## Data listing:
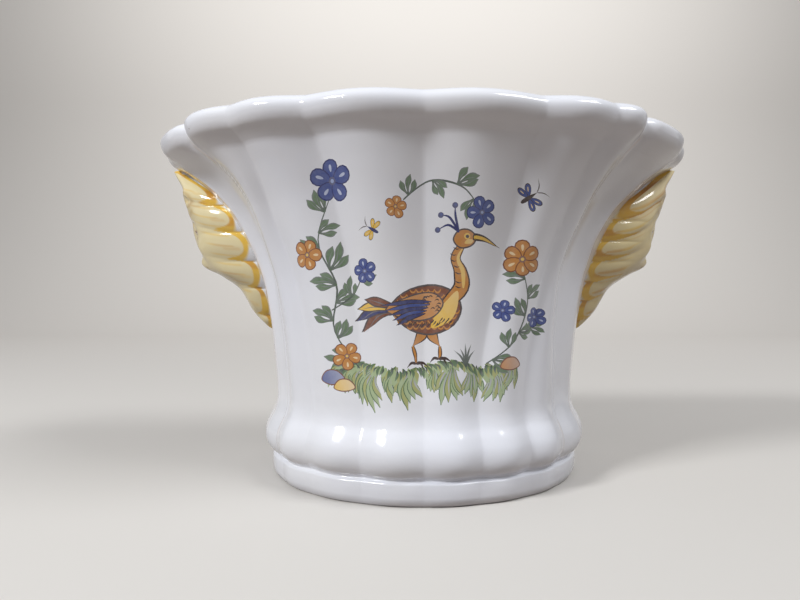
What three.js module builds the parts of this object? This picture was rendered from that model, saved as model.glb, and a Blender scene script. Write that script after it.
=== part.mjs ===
// A half-oval faience flower holder with a flat back: a fluted, flaring front wall on a moulded foot,
// a lion mask at each end, and a loose pierced cover that drops into the mouth and holds the stems.
// Millimetres, +Z up. The front faces -Y. The pieces are drawn about the widest line of the body, and
// at the end the origin goes to the table under the middle of the whole depth.
import * as THREE from "three";

// Driving dimensions
const HEIGHT = 162;
const BACK_Y = 36; // the flat back stands this far behind the widest line
const WALL = 8;
const FLOOR_Z = 12;
const FOOT_RECESS = 3;
const CORNER_RADIUS = 4;
const SEAM = 0.3; // luted joints between the slabs, and under the cover

// The flaring body, as [height, half width] at the sides and [height, depth] at the front
const SIDE_FLARE = [[38, 73.8], [58, 75.3], [75, 77.4], [98, 82.5], [123, 94.5], [138, 107.5], [151, 124]];
const FRONT_FLARE = [[38, 67.5], [58, 67.8], [75, 69], [98, 72.5], [123, 79.5], [138, 85], [151, 90.5]];
const WAIST_Z = 38;
const MOUTH_Z = 151;

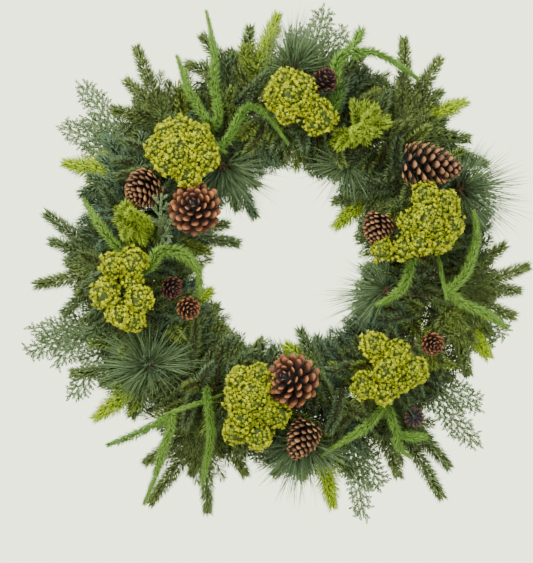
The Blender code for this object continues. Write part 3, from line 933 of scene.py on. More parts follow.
class ScaleSpiral(GeometryTree):
    """The scales of a cone, planted up a golden-angle spiral round its core."""

    def __init__(self) -> None:
        """Builds the tree, whose cone stands on the origin along +Z."""
        super().__init__(
            "scale_spiral",
            [
                ("Scale Shape", "NodeSocketObject"),
                ("Scales", "NodeSocketInt"),
                ("Length", "NodeSocketFloat"),
                ("Radius", "NodeSocketFloat"),
                ("Lean At Base", "NodeSocketFloat"),
                ("Lean At Tip", "NodeSocketFloat"),
                ("Plumpness", "NodeSocketFloat"),
                ("Disorder", "NodeSocketFloat"),
                ("Seed", "NodeSocketInt"),
                ("Material", "NodeSocketMaterial"),
            ],
        )
        nodes, seed = self.nodes, self.given("Seed")
        index = nodes.add("GeometryNodeInputIndex")
        share = (index + 0.5) / self.given("Scales")
        outline = ((share * 0.87 + 0.13) ** 0.72 * math.pi).maths("SINE") ** 0.62
        turn = index * GOLDEN_ANGLE + nodes.random(-0.08, 0.08, seed)
        around = nodes.add(
            "ShaderNodeCombineXYZ", {}, {0: turn.maths("COSINE"), 1: turn.maths("SINE"), 2: 0.0}
        )
        core = self.given("Radius") * outline * 0.16
        lean = self.given("Lean At Base") + (self.given("Lean At Tip") - self.given("Lean At Base")) * share
        lean = lean + nodes.random(-1.0, 1.0, seed + 1.0) * self.given("Disorder")
        reach = (self.given("Radius") * outline - core) / lean.maths("SINE").maths("MAXIMUM", 0.45)
        height = self.given("Length") * share - reach * lean.maths("COSINE") * 0.86
        up = nodes.add("ShaderNodeCombineXYZ", {}, {2: height.maths("MAXIMUM", self.given("Length") * 0.03)})
        place = nodes.vector("ADD", nodes.scaled(around, core), up)
        values = {"Count": self.given("Scales"), "Position": place}
        points = nodes.add("GeometryNodePoints", {}, values)
        axis = nodes.add("ShaderNodeCombineXYZ", {}, {2: 1.0})
        way = nodes.vector(
            "ADD",
            nodes.scaled(around, lean.maths("SINE")),
            nodes.scaled(axis, lean.maths("COSINE")),
        )
        facing = nodes.add(
            "FunctionNodeAxesToRotation", {"primary_axis": "Z", "secondary_axis": "Y"}, {0: way, 1: axis}
        )
        size = reach * nodes.random(0.93, 1.04, seed + 2.0)
        width = (size * 0.55 + self.given("Radius") * 0.28) * self.given("Plumpness")
        scale = nodes.add("ShaderNodeCombineXYZ", {}, {0: width, 1: width, 2: size})
        shape = nodes.add("GeometryNodeObjectInfo", {}, {"Object": self.given("Scale Shape")}, "Geometry")
        values = {"Points": points, "Instance": shape, "Rotation": facing, "Scale": scale}
        scales = self.tinted(nodes.add("GeometryNodeInstanceOnPoints", {}, values), seed + 3.0)
        scales = nodes.add("GeometryNodeRealizeInstances", {}, {"Geometry": scales})
        values = {"Geometry": scales, "Material": self.given("Material")}
        self.finish([self.given("Geometry"), nodes.add("GeometryNodeSetMaterial", {}, values)])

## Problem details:
Exactly reproduce every line of the records.

## Result for this task:
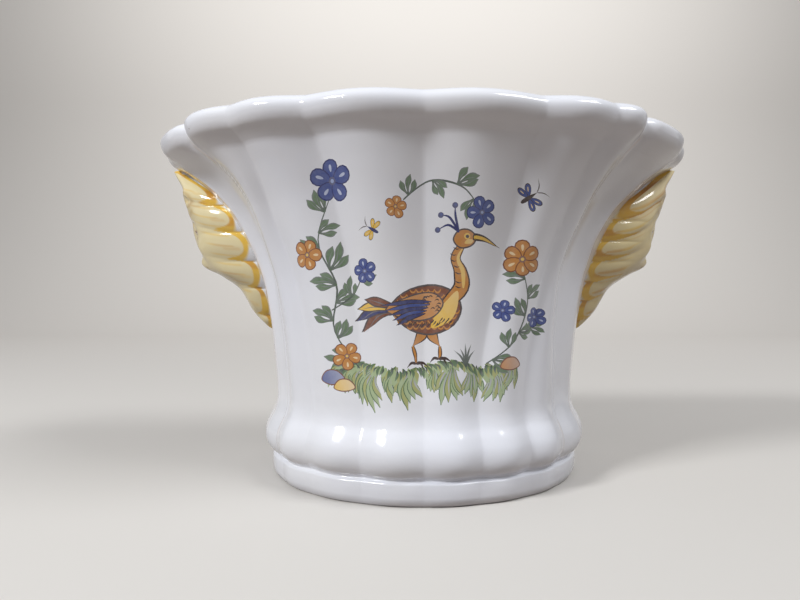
What three.js module builds the parts of this object? This picture was rendered from that model, saved as model.glb, and a Blender scene script. Write that script after it.
=== part.mjs ===
// A half-oval faience flower holder with a flat back: a fluted, flaring front wall on a moulded foot,
// a lion mask at each end, and a loose pierced cover that drops into the mouth and holds the stems.
// Millimetres, +Z up. The front faces -Y. The pieces are drawn about the widest line of the body, and
// at the end the origin goes to the table under the middle of the whole depth.
import * as THREE from "three";

// Driving dimensions
const HEIGHT = 162;
const BACK_Y = 36; // the flat back stands this far behind the widest line
const WALL = 8;
const FLOOR_Z = 12;
const FOOT_RECESS = 3;
const CORNER_RADIUS = 4;
const SEAM = 0.3; // luted joints between the slabs, and under the cover

// The flaring body, as [height, half width] at the sides and [height, depth] at the front
const SIDE_FLARE = [[38, 73.8], [58, 75.3], [75, 77.4], [98, 82.5], [123, 94.5], [138, 107.5], [151, 124]];
const FRONT_FLARE = [[38, 67.5], [58, 67.8], [75, 69], [98, 72.5], [123, 79.5], [138, 85], [151, 90.5]];
const WAIST_Z = 38;
const MOUTH_Z = 151;

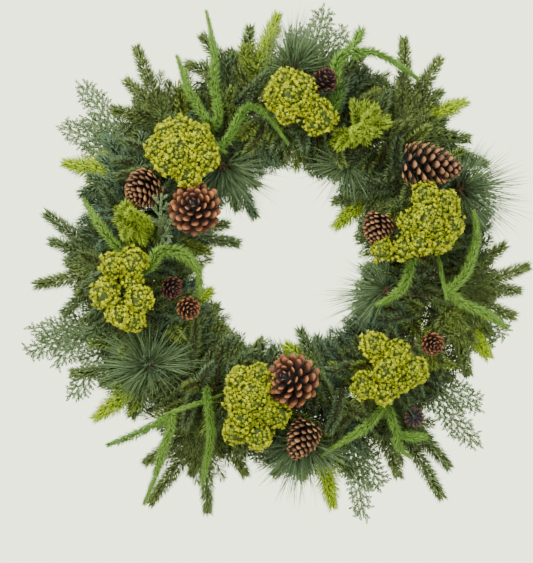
The Blender code for this object continues. Write part 3, from line 933 of scene.py on. More parts follow.
class ScaleSpiral(GeometryTree):
    """The scales of a cone, planted up a golden-angle spiral round its core."""

    def __init__(self) -> None:
        """Builds the tree, whose cone stands on the origin along +Z."""
        super().__init__(
            "scale_spiral",
            [
                ("Scale Shape", "NodeSocketObject"),
                ("Scales", "NodeSocketInt"),
                ("Length", "NodeSocketFloat"),
                ("Radius", "NodeSocketFloat"),
                ("Lean At Base", "NodeSocketFloat"),
                ("Lean At Tip", "NodeSocketFloat"),
                ("Plumpness", "NodeSocketFloat"),
                ("Disorder", "NodeSocketFloat"),
                ("Seed", "NodeSocketInt"),
                ("Material", "NodeSocketMaterial"),
            ],
        )
        nodes, seed = self.nodes, self.given("Seed")
        index = nodes.add("GeometryNodeInputIndex")
        share = (index + 0.5) / self.given("Scales")
        outline = ((share * 0.87 + 0.13) ** 0.72 * math.pi).maths("SINE") ** 0.62
        turn = index * GOLDEN_ANGLE + nodes.random(-0.08, 0.08, seed)
        around = nodes.add(
            "ShaderNodeCombineXYZ", {}, {0: turn.maths("COSINE"), 1: turn.maths("SINE"), 2: 0.0}
        )
        core = self.given("Radius") * outline * 0.16
        lean = self.given("Lean At Base") + (self.given("Lean At Tip") - self.given("Lean At Base")) * share
        lean = lean + nodes.random(-1.0, 1.0, seed + 1.0) * self.given("Disorder")
        reach = (self.given("Radius") * outline - core) / lean.maths("SINE").maths("MAXIMUM", 0.45)
        height = self.given("Length") * share - reach * lean.maths("COSINE") * 0.86
        up = nodes.add("ShaderNodeCombineXYZ", {}, {2: height.maths("MAXIMUM", self.given("Length") * 0.03)})
        place = nodes.vector("ADD", nodes.scaled(around, core), up)
        values = {"Count": self.given("Scales"), "Position": place}
        points = nodes.add("GeometryNodePoints", {}, values)
        axis = nodes.add("ShaderNodeCombineXYZ", {}, {2: 1.0})
        way = nodes.vector(
            "ADD",
            nodes.scaled(around, lean.maths("SINE")),
            nodes.scaled(axis, lean.maths("COSINE")),
        )
        facing = nodes.add(
            "FunctionNodeAxesToRotation", {"primary_axis": "Z", "secondary_axis": "Y"}, {0: way, 1: axis}
        )
        size = reach * nodes.random(0.93, 1.04, seed + 2.0)
        width = (size * 0.55 + self.given("Radius") * 0.28) * self.given("Plumpness")
        scale = nodes.add("ShaderNodeCombineXYZ", {}, {0: width, 1: width, 2: size})
        shape = nodes.add("GeometryNodeObjectInfo", {}, {"Object": self.given("Scale Shape")}, "Geometry")
        values = {"Points": points, "Instance": shape, "Rotation": facing, "Scale": scale}
        scales = self.tinted(nodes.add("GeometryNodeInstanceOnPoints", {}, values), seed + 3.0)
        scales = nodes.add("GeometryNodeRealizeInstances", {}, {"Geometry": scales})
        values = {"Geometry": scales, "Material": self.given("Material")}
        self.finish([self.given("Geometry"), nodes.add("GeometryNodeSetMaterial", {}, values)])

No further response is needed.